In 1810 the Swedish Riksdag elected the Danish Prince Kristian August of Augustenborg as heir to the throne. As Swedish Crown Prince he took the name Karl August, but died suddenly later that same year. In this situation Sweden found itself in a position of having to find a new heir to the throne after the still, but temporary, ruling King Karl XIII. Sweden started to look towards France, where Napoleon I was Emperor and additionally also ruled, directly or indirectly, over much of continental Europe. Electing a King whom Napoleon could accept seemed practical and very soon Jean-Baptiste Bernadotte was found to be a proper candidate.

On August 21st, 1810, the Riksdag elected Jean-Baptiste Bernadotte as heir presumptive to the Swedish throne and a new order of succession was adopted; The Swedish crown would now go to the eldest son within the Bernadotte Dynasty and its offspring before siblings and their offspring.

The Swedish governing procedures of the King remained the same for 165 years, and the Swedish order of succession remained in force for 170 years.

However, signs of an emerging Constitutional Monarchy in Sweden started to become visible towards the late 1800's and the early 1900's. King Gustaf V (reigned 1907-1950) is considered to have been the last Swedish King to intervene directly in the politics of his country (e.g. in 1914 on the disputes over defence budgets).

Gustaf V was a conservative man, who did not approve of the democratic movement and the demands for workers' rights. Despite this, he got along rather well with the Social Democrats' party leader from 1907 to 1925; Hjalmar Branting. The two had previously been in the same class in the Beskowska School in Stockholm.
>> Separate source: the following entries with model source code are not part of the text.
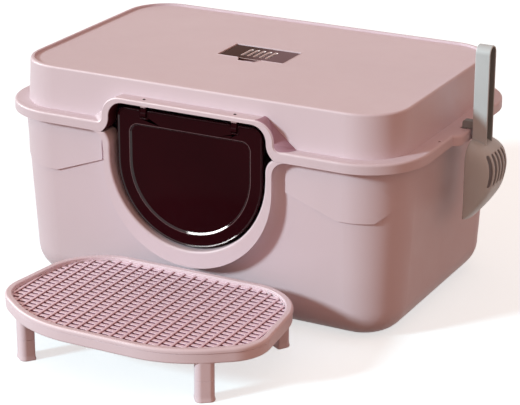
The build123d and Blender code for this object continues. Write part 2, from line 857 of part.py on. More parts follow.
def make_step_top():
    """Rim with a sunk grille of long bars over cross ribs."""
    rim = layer(step_outline(0), seam_z, step_height)
    rim = fillet(rim.edges().group_by(Axis.Z)[-1], step_rim_round)
    rim = rim - layer(step_outline(step_rim_width), seam_z - past, step_height + past)
    plan = step_outline(step_rim_width - grille_border)
    holes = step_outline(step_rim_width + grille_border)
    span = 2 * step_side_half
    columns = 2 * int(step_side_half / grille_pitch_x) + 1
    rows = int(step_depth / grille_pitch_y)
    bars = holes & Sketch() + grille_stripes(
        columns, grille_pitch_x, grille_hole_x, span, 0
    )
    ribs = holes & Sketch() + grille_stripes(rows, grille_pitch_y, grille_hole_y, span, 90)
    body = rim + (layer(plan, grille_mid, grille_z) - layer(bars, grille_mid, grille_z))
    body = body + (layer(plan, grille_low, grille_mid) - layer(ribs, grille_low, grille_mid))
    lip = skirt_inset + skirt_wall + locating_play
    ring = layer(step_outline(lip), grille_low, seam_z + past)
    inner = layer(step_outline(lip + locating_lip), grille_low, seam_z + past)
    return body + (ring - inner)


def leg_places():
    """Name, position and outward turn of each leg."""
    return [
        ("front_left", -front_leg_x, front_leg_back, 180 - front_leg_turn),
        ("front_right", front_leg_x, front_leg_back, front_leg_turn),
        ("rear_left", -rear_leg_x, rear_leg_back, 180 - rear_leg_turn),
        ("rear_right", rear_leg_x, rear_leg_back, rear_leg_turn),
    ]


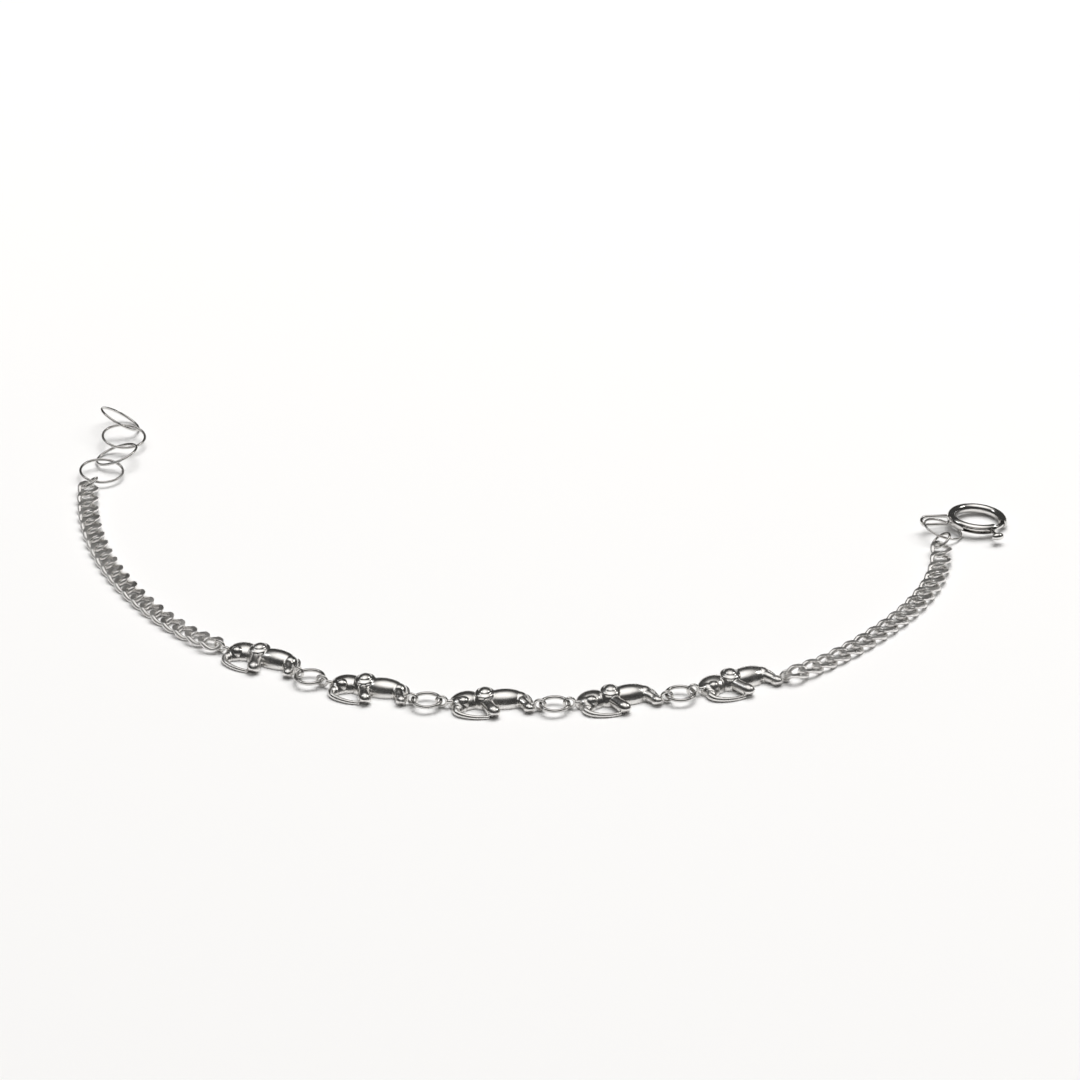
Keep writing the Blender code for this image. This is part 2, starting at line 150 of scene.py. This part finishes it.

Today, Sweden has a Constitutional Monarchy and the Act from 1974 says: "All public power in Sweden proceeds from the people and the Riksdag is the foremost representative of the people." "The King as Head of State is the country's foremost representative and symbol. The King's duties are primarily ceremonial and representative".

Six years later, in 1980, the Swedish order of succession was changed to a fully cognatic one. This means that the Monarch´s eldest heir, regardless of gender, inherits the throne.